Initially issued on the XRP Ledger and Ethereum, Ripple stated that the latest expansion is essential for a scalable, efficient, and interoperable future. The company emphasized that the future of crypto is multichain, and stablecoins must be available wherever there is demand.
RLUSD will avoid using wrapped copies across blockchains, as the Wormhole team noted that its Native Token Transfers standard will allow RLUSD to move across blockchains as the real token. This eliminates the need for fragmented liquidity, allowing a single version of RLUSD to exist natively on each blockchain, with Ripple owning the contracts.
More chains are set to come next year, pending final regulatory approval. RLUSD is issued under the New York Department of Financial Services Trust Company Charter, and Ripple has also applied for a federal trust bank charter from the Office of the Comptroller of the Currency.
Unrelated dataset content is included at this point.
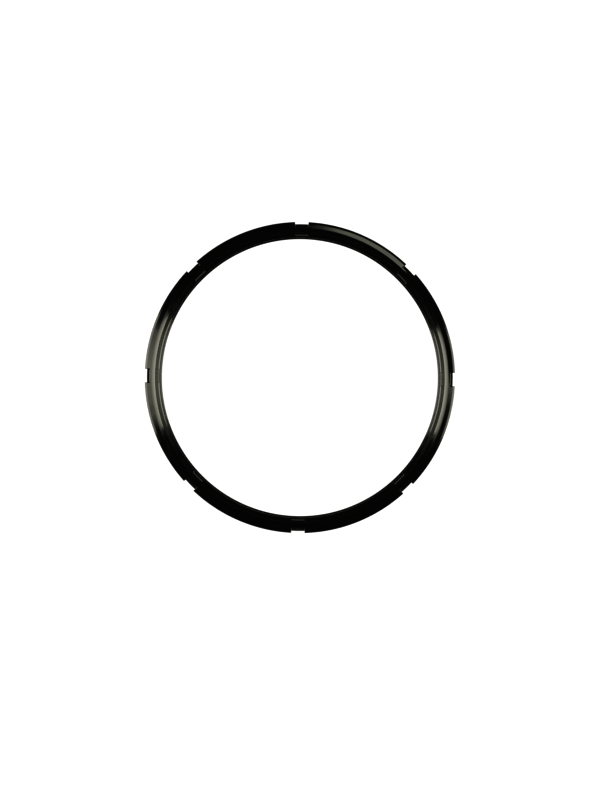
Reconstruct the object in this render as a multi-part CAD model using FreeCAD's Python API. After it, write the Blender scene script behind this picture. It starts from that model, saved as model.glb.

Jack McDonald, senior vice president of stablecoins at Ripple, stated that stablecoins are the gateway to DeFi and institutional adoption. Currently, RLUSD has a market capitalization of $1.3 billion, having launched in December 2024.
In comparison, the top stablecoin, Tether's USDT, has a market cap of $186 billion, followed by Circle's USDC at $78 billion, and Sky Protocol's USDS at $9.8 billion. RLUSD has gained traction among retail users, particularly through integrations with platforms like Transak and growing adoption across self-custodial wallets like Xaman.